2020-04-24 13:14:31 UTC

Permalink

Post by Havard Eidnes
Looking at the code in BIND 9.14.10 (BIND 9.16.2 doesn't appear to be
significantly different in this regard), there appears to be a "cache
of bad records" implemented by lib/dns/badcache.c. There are two
invocations of dns_resolver_addbadcache() in lib/dns/resolver.c, with
fairly complicated preconditions to reach each of those two points.

I've had a very quick look at the code, and it looks to me like one case
is due to lack of authoritative server IP addresses, and one is due to
validation failure. I think you could work out whether it is the first
case by dumping the cache and looking for relevant adb entries for the
zone's nameservers. (But you might have to do so within the 10 minute lame
TTL.)

Tony.

--
f.anthony.n.finch <***@dotat.at> http://dotat.at/
Shetland Isles: Northeast 3 to 5, becoming variable 3 or less. Slight or
moderate. Fair. Good.

Havard Eidnes

2020-04-24 14:16:16 UTC

Permalink

Post by Tony Finch

[...] There are two invocations of dns_resolver_addbadcache() in
lib/dns/resolver.c, with fairly complicated preconditions to reach
each of those two points.

I've had a very quick look at the code, and it looks to me like one
case is due to lack of authoritative server IP addresses, and one is
due to validation failure. I think you could work out whether it is
the first case by dumping the cache and looking for relevant adb
entries for the zone's nameservers. (But you might have to do so
within the 10 minute lame TTL.)

Hm.

I find both of these quite unlikely. norid.no is seved by 4 name
servers with 8 addresses (v4 + v6), and the TTLs for the addresses are
typically quite staggered.

If it was due to validation failure, I would have thought that it
would be more persistent than only last for 10 minutes. The current
RRSIGs over the CNAME in question has validity-start 20200422025456
(two-days-ago-ish) and for the pointed-to A record, validity-start is
20200423055129 (one-day-ago-ish), so it seems to me to be likely that
they were published in that state in the DNS also this morning.
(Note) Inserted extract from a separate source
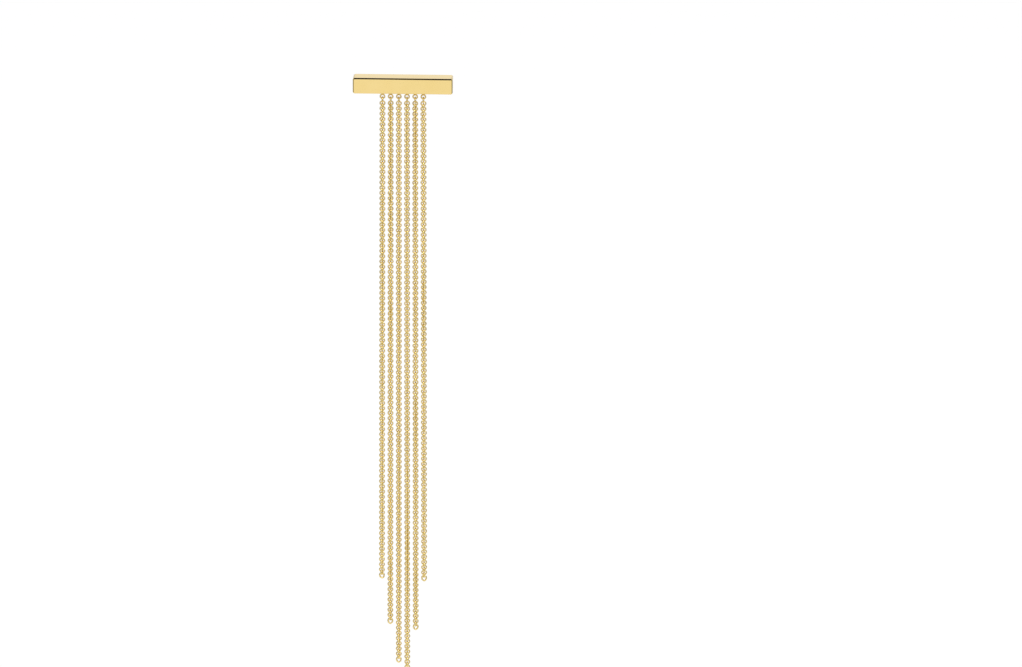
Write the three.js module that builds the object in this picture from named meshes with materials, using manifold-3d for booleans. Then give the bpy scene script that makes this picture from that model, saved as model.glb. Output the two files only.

Plus
the signer (OpenDNSSEC) last re-signed the zone 06:51 this morning,
and then next on 08:51.

So I'm still quite confused as to why this happened.

Regards,

- Håvard

Tony Finch

2020-04-24 15:55:06 UTC

Permalink

Post by Havard Eidnes
If it was due to validation failure, I would have thought that it
would be more persistent than only last for 10 minutes.
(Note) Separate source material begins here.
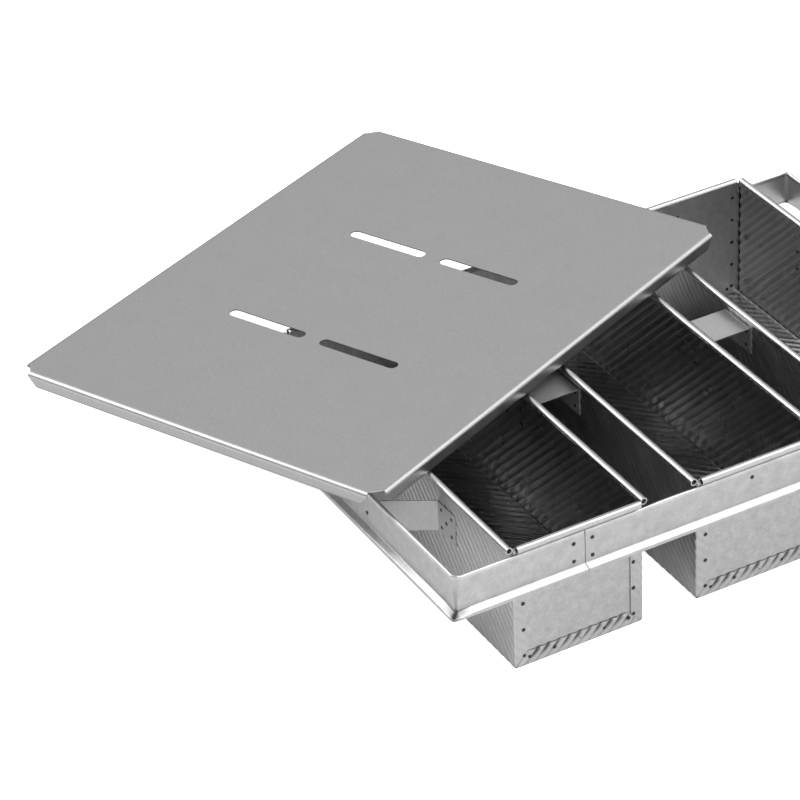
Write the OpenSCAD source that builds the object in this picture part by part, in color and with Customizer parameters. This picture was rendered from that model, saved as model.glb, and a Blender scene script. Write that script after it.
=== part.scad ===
// Row of three deep straight-sided loaf pans in one riveted strap, with a loose flat cover.
// Millimetres, +Z up. Origin: middle of the middle pan's underside.
// The pans run along Y, the row runs along X, and the cover lies askew on the rims.

/* [Pans] */
// Outer width of one pan body
pan_w = 103.8; // [80:0.2:140]
// Outer length of one pan body
pan_l = 323; // [240:1:400]
// Height of a pan from its underside to the top of its rim
pan_h = 104; // [90:1:130]
// Thickness of the pan sheet
sheet_t = 0.8; // [0.6:0.1:1]
// Outside radius of the bend along the bottom edges
bottom_r = 1.8; // [1.4:0.1:3]
// Clear space between two pans, and between an outer pan and the strap
pan_gap = 45.2; // [30:0.2:60]

/* [Rims] */
// Outside radius of the rolled rim
roll_r = 2.6; // [2.4:0.1:2.9]
// How far the roll's middle stands outside the sheet's outer face
roll_out = 2.2; // [2:0.05:2.3]
// How far an end roll stops short of the pan's sides
roll_short = 2.6; // [2:0.1:6]
// Clearance round the wire in the roll
wire_fit = 0.1; // [0.05:0.05:0.3]
// How far a wire's end lies inside its roll
wire_recess = 3; // [1:0.5:10]

/* [End folds] */
// Width of the upright folds over the end panel
fold_w = 10; // [9:0.5:16]
// Height of the bottom fold over the end panel
fold_h = 11.5; // [10:0.5:16]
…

Looking for vaguely plausible causes I guess what might have happened is
there was a DNSKEY lookup failure (transient network problem?), so
validator.c:fetch_callback_dnskey() returned DNS_R_BROKENCHAIN, so the
DNSKEY query was added to the bad cache. After that happens, validation
attempts failed for lame-ttl seconds because of the
dns_resolver_getbadcache() check in validator.c:view_find().

Tony.

--
f.anthony.n.finch <***@dotat.at> http://dotat.at/
West Forties, Cromarty, Forth, Tyne, Dogger: Variable, mainly northerly, 2 to
4. Slight or moderate. Fog patches in Forth and Tyne. Moderate or good,
occasionally very poor in Forth and Tyne.